How about this? A condom manufacturer in Italy asked for our help. Looking at the data, we noticed that Italian men go online to ask about matters of sex massively more in August. That is the month they are on holiday. For 11 months of the year, they are working too hard. The insight sets up a whole string of creative ideas. One of them was to try to get Italians to turn every month of the year into August. There were many others, all made possible by an insight, driven by data.

Not only own personal experience, but the work I am sent as the editor of Directory (www.directnewideas.com) reflects the growing influence of data on creativity.

R/GA London will almost certainly win awards with Search-Based Realtime Newsroom for Google.

To raise awareness of Google Trends, during the World Cup, details of search trends were published, revealing the strange quirks of different footballing nations.
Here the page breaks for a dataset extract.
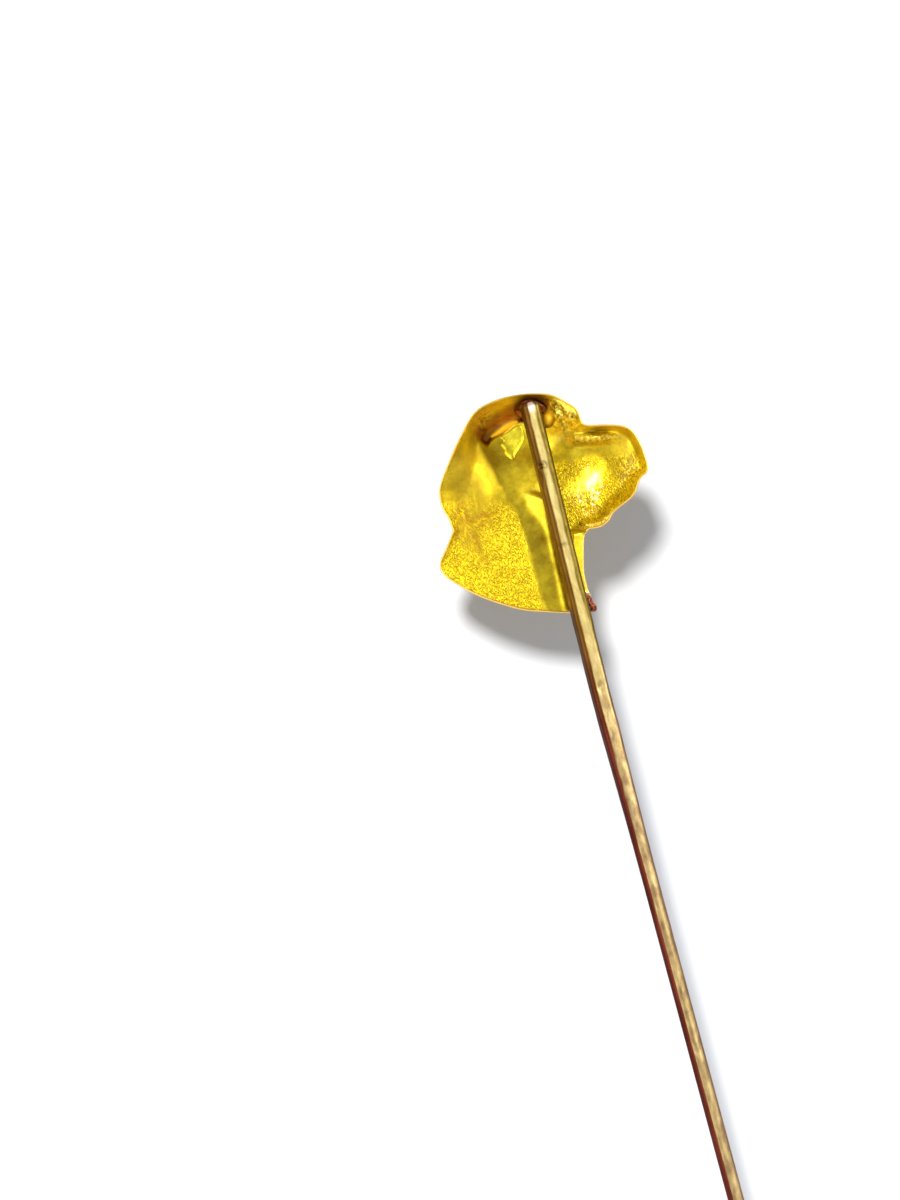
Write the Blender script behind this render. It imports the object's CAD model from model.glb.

For instance, the Dutch were much more interested in Wesley Snieder’s wife than they were in their team. The Australians searched more for Roos than for their team, the Socceroos.

Here is another potential winner in 2015.

The Sun newspaper wanted to get more people to pay to access their online content. Wunderman London thought the best way to entice readers over the paywall was through The Sun’s Fantasy Football Game. The data revealed that despite their lifelong allegiances to a single team, fans chose players from even their most despised rivals when building their Dream Team. Seventy-six percent of Chelsea fans had chosen one or more Spurs players, their sworn enemies. Ninety-two percent Crystal Palace fans had not selected a single Crystal Palace player.

Not only did the data provide the platform for a very funny idea, it led to 630,000 people signing up to The Sun online.

Data informs ideas which lead to marketplace success.

For me, data provides left-brain thinking to complement the creative agency’s right-brain. Together they lead to communications which are both enjoyable and effective.

If Cannes wants to celebrate this meeting point between art and science, that’s alright with me.